Using the listing below, copy every line that mentions "attach".

─── Data shown

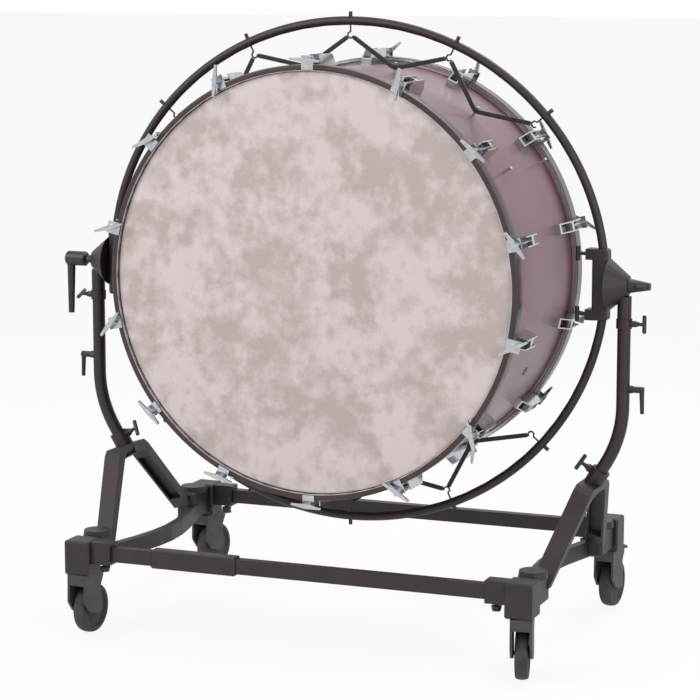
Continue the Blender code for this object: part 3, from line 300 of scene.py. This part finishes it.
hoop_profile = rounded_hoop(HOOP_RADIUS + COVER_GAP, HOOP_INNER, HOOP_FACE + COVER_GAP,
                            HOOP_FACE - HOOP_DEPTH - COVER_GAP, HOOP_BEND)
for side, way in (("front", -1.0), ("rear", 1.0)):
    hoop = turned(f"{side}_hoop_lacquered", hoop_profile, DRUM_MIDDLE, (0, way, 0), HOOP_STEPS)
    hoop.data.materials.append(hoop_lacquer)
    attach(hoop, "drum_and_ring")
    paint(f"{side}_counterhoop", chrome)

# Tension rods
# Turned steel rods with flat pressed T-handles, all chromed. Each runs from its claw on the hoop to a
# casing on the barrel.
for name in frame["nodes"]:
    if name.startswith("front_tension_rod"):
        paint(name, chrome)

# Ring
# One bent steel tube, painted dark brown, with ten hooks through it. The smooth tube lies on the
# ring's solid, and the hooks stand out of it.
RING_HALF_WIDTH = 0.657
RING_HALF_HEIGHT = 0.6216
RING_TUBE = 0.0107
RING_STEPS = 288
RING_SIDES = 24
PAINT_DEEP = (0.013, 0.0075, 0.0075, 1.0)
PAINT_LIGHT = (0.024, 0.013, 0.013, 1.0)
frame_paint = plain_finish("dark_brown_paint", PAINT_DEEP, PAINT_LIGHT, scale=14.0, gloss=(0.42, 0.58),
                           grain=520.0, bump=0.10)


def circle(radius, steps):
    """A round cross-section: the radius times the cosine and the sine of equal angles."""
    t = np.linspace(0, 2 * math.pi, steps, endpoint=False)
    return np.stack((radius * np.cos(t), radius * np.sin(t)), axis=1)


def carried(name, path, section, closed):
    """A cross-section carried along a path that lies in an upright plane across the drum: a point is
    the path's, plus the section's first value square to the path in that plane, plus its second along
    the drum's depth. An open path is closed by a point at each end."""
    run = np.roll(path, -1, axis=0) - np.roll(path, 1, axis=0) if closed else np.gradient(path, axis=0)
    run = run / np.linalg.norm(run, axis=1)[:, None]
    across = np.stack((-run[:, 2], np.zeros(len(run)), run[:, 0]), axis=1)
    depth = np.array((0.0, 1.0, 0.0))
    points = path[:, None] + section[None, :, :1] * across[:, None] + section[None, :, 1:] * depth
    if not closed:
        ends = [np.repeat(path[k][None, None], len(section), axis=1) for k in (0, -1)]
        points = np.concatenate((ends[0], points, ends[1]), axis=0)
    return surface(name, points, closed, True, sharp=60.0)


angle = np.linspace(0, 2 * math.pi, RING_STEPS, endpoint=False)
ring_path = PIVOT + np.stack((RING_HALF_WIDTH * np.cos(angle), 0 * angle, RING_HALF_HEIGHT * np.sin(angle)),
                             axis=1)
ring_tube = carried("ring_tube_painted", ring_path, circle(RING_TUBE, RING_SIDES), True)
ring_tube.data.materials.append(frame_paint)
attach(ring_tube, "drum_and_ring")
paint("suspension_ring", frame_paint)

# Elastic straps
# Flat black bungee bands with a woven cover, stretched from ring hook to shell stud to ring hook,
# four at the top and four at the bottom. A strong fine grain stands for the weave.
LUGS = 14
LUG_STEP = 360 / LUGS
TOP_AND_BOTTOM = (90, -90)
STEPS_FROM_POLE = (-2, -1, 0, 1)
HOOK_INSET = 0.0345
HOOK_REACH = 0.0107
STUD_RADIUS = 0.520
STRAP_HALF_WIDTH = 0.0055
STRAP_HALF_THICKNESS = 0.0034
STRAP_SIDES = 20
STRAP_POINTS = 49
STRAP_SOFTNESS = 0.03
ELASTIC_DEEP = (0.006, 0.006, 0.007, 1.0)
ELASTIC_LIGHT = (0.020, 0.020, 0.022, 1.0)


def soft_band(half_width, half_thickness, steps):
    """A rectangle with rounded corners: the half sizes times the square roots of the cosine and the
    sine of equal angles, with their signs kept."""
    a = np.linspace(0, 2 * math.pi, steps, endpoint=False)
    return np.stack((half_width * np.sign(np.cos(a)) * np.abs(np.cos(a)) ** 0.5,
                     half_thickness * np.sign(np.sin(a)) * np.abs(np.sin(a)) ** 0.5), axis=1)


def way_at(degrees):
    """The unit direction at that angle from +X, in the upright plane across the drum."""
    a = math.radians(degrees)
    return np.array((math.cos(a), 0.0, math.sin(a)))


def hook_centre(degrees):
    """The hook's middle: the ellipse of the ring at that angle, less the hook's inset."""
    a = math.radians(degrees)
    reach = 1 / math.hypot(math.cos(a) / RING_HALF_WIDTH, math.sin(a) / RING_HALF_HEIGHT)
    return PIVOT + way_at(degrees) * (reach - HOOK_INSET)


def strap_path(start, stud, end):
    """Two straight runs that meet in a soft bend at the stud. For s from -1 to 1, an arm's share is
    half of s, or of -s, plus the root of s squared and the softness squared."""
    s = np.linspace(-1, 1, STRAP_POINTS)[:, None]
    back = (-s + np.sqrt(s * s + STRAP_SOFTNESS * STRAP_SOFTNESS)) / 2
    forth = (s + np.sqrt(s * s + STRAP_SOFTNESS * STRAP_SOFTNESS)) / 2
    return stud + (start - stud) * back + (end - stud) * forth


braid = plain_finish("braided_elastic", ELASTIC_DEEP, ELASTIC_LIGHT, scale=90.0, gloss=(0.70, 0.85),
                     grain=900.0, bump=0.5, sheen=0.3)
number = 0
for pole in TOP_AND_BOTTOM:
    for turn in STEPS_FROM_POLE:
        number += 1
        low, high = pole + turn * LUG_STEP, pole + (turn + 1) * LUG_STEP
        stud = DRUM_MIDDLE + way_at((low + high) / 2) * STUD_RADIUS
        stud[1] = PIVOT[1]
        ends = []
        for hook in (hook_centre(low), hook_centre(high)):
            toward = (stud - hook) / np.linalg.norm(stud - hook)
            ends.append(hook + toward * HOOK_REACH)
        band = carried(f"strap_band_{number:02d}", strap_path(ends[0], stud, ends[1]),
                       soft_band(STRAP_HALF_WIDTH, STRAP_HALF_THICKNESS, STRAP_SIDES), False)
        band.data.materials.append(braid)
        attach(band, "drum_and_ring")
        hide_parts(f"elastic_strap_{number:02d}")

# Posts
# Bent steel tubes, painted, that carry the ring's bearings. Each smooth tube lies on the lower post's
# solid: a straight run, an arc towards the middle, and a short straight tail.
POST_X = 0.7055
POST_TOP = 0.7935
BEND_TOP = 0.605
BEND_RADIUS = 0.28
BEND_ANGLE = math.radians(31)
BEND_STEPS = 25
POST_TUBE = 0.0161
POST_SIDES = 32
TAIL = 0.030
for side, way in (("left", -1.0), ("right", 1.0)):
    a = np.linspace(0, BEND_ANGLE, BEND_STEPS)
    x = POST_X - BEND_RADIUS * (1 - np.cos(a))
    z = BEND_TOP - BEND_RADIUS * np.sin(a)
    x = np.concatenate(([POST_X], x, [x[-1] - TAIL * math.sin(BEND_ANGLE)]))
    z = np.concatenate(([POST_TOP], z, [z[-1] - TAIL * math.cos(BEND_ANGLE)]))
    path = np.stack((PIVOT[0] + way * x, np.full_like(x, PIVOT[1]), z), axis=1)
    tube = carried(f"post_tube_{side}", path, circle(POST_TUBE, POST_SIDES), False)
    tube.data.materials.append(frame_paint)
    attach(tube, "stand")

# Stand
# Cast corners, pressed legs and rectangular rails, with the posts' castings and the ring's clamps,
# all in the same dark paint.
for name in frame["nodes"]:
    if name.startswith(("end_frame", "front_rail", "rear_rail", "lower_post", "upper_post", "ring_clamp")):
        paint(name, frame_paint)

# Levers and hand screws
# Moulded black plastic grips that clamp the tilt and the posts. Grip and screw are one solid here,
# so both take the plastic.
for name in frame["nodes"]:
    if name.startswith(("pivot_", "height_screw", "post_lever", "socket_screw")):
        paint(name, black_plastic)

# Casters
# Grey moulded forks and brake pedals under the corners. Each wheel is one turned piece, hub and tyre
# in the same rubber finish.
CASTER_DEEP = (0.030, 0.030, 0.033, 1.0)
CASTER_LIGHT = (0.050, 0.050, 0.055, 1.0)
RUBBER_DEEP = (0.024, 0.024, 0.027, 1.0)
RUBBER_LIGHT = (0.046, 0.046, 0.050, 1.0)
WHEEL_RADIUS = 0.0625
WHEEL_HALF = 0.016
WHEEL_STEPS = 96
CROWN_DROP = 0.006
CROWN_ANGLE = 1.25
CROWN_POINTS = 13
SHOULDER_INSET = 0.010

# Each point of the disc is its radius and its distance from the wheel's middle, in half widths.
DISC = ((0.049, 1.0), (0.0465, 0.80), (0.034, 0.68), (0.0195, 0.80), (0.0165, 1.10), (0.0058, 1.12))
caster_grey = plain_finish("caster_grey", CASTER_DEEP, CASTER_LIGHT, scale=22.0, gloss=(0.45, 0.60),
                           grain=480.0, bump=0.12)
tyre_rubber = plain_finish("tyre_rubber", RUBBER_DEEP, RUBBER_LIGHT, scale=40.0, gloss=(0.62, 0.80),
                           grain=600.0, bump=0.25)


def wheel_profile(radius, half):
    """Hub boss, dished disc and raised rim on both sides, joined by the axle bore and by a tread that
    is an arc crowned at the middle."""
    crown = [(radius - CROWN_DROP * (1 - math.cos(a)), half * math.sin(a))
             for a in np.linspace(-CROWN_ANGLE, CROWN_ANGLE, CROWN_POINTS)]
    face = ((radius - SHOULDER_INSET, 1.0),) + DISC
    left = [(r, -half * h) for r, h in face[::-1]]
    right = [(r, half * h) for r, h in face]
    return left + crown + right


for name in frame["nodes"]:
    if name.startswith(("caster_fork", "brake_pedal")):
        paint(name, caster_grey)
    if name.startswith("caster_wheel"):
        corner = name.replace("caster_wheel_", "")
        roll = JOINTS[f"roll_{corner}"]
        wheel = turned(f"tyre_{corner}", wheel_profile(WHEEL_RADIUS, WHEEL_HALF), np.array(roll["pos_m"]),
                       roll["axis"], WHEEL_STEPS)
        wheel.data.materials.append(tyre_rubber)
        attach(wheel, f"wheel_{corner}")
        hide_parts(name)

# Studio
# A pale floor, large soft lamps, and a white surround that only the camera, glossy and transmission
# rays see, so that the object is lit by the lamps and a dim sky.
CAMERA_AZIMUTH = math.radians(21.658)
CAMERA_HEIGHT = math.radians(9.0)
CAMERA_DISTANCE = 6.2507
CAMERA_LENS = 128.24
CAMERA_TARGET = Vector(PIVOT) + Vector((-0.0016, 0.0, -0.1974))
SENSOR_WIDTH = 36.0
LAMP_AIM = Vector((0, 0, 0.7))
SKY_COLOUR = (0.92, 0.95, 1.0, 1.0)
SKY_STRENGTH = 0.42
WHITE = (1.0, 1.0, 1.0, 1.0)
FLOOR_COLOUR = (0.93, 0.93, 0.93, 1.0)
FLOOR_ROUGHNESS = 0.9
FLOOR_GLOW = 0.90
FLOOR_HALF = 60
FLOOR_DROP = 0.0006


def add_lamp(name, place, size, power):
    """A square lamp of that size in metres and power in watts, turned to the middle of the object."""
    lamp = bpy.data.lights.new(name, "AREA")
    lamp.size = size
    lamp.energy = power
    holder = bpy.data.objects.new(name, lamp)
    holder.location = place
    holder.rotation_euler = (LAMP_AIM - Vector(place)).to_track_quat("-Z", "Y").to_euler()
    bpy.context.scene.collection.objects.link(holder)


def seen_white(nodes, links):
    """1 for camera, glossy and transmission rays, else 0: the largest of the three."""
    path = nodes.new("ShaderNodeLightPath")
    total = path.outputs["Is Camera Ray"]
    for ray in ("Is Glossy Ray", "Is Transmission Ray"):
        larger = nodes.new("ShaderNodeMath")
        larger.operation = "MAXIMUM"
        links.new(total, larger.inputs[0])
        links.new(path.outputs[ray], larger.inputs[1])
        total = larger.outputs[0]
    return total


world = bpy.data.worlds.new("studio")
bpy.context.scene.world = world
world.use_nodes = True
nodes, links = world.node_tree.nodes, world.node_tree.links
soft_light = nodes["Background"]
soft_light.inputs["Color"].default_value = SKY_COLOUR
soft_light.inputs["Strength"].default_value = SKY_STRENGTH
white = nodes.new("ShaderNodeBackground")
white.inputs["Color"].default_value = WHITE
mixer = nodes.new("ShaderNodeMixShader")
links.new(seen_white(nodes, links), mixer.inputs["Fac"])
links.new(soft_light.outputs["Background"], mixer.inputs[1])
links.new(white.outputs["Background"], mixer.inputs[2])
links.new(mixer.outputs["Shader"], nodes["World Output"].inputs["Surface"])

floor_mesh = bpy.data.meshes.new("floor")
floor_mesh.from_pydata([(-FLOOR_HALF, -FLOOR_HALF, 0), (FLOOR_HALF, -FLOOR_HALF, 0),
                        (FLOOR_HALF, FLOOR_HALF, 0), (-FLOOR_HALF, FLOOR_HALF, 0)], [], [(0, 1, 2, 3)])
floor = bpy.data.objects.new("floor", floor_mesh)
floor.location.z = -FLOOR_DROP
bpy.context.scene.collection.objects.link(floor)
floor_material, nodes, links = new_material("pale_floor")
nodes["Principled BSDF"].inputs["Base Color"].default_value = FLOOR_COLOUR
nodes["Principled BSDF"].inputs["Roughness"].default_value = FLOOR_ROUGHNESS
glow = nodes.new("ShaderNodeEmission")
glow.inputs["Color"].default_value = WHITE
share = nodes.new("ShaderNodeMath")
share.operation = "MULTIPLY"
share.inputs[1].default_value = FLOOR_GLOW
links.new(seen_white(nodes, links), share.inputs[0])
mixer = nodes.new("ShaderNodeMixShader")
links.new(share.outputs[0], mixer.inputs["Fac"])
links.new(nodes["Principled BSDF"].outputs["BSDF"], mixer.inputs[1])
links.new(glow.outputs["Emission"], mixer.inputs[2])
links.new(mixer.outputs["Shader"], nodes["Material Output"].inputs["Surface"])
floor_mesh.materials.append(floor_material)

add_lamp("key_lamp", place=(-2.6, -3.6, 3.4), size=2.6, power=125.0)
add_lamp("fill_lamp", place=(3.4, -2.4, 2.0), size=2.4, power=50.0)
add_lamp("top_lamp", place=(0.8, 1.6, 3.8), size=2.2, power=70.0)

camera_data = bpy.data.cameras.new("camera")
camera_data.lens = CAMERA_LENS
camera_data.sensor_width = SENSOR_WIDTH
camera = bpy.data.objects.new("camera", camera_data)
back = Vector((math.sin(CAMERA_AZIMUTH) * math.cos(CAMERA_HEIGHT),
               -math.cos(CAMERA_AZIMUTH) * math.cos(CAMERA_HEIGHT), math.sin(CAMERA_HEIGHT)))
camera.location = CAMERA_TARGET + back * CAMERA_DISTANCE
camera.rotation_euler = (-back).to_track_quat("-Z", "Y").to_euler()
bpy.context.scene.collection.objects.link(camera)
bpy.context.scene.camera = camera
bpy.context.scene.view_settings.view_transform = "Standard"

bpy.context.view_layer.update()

──────

▶ _Worked answer_:
    attach(hoop, "drum_and_ring")
attach(ring_tube, "drum_and_ring")
        attach(band, "drum_and_ring")
    attach(tube, "stand")
        attach(wheel, f"wheel_{corner}")